Australian Prime Minister Julia Gillard quickly defended the deal, calling it a blow to people smugglers who she said prey on people desperate to flee from countries like Afghanistan, Iraq and Myanmar. "My message today to anyone considering paying money to people smugglers and risking their lives: do not do that in the false hope you'll be able to have your claim processed in Australia," she told a news conference in Canberra.
The standard international practice backed by the United Nations is for asylum seekers to be processed in the country where they land. Addressing fears that refugees may be maltreated in Malaysia, which only two weeks ago arrested 1,600 citizens campaigning for political reform, Gillard vowed that they "will be treated with dignity and respect" - a phrase contained in the agreement itself.
It was signed by Australian Immigration Minister Chris Bowen and Malaysia's Home Affairs Minister Hishammuddin Hussein at a luxury hotel in Kuala Lumpur as a small group of activists held a protest outside. "I hope I never get another call telling me that people have drowned trying to make it to Australia and that children as young as two months old have drowned trying to come to Australia," Bowen said.
The Australian minister said the boatpeople's transfer to Malaysia would begin immediately while asylum seekers heading to Australia would be held for at least 45 days at transit centres around Kuala Lumpur. They will subsequently be allowed to "move into the community, with work rights, access to education and health care," he said in a statement.
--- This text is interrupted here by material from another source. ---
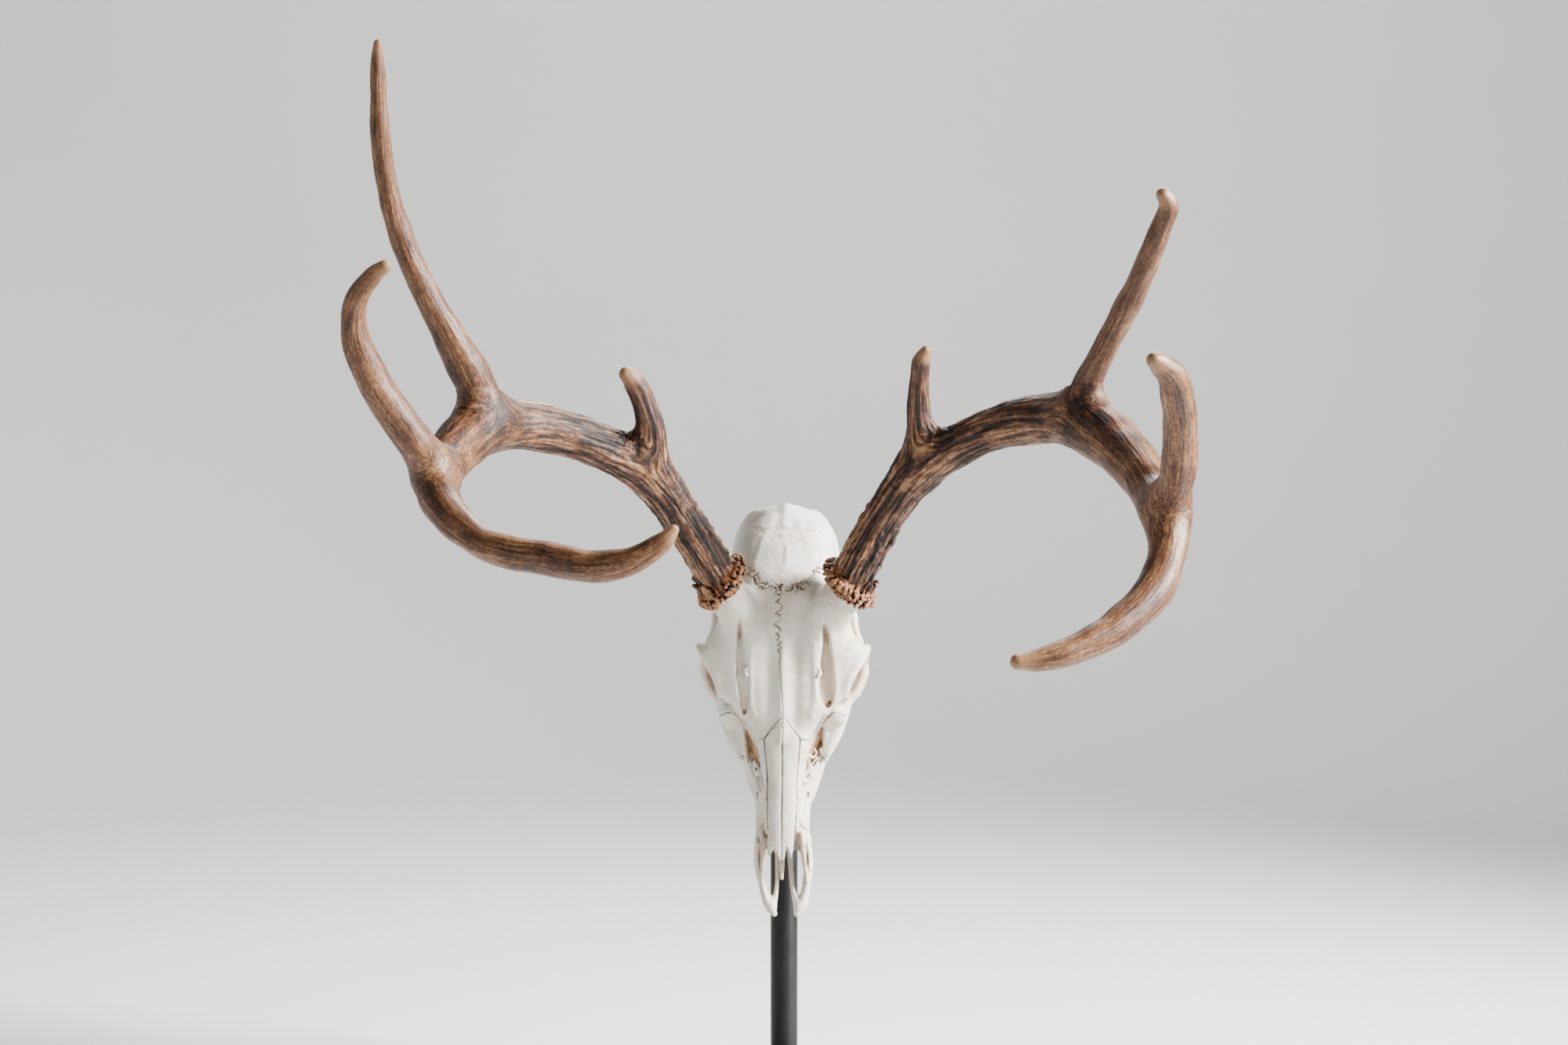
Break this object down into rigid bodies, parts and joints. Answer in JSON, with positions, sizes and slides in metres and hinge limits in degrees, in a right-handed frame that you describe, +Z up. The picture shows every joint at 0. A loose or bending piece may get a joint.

The plan has sparked concern because Malaysia is not a signatory to the UN Refugee Convention, nor has it ratified the UN Convention against Torture.
The United Nations High Commissioner for Refugees (UNHCR) has not approved the proposed swap and said in a statement that it would prefer asylum seekers arriving by boat to be processed in Australian territory. Amnesty International has warned that asylum seekers sent to Malaysia could face lengthy waits to determine their status, as well as inhumane detention conditions and even caning.
"Australia has signed a deal with a country which has a brutal record of treating refugees," said Irene Fernandez, director of Malaysian campaign group Tenaganita. "The swap deal is a form of human trading. To me it is turning refugees into commodities," she told AFP. Resolving the issue of asylum seekers arriving by boat would be a political victory for Australia, where all boatpeople are held in mandatory detention.
Some 1,800 asylum seekers have arrived in Australia on 31 boats so far in 2011, after a record influx of some 7,000 boatpeople in 2010. It has been pushing for a regional solution but a deal with East Timor suggested by Gillard has already foundered, while negotiations to establish a centre in Papua New Guinea have been set back by political instability there. Canberra is facing growing unrest including riots and fires at its main detention centre on the remote Indian Ocean territory of Christmas Island.
Refugee advocates said inmates buried themselves in shallow graves last week as a symbolic gesture of protest. The immigration department said Sunday that about 60 inmates were taking part in a peaceful protest at the Scherger detention centre in Queensland, with about 50 of them going on a hunger strike. Refugee activists said one asylum seeker protesting at Scherger had cut his throat Saturday while another had cut his arm.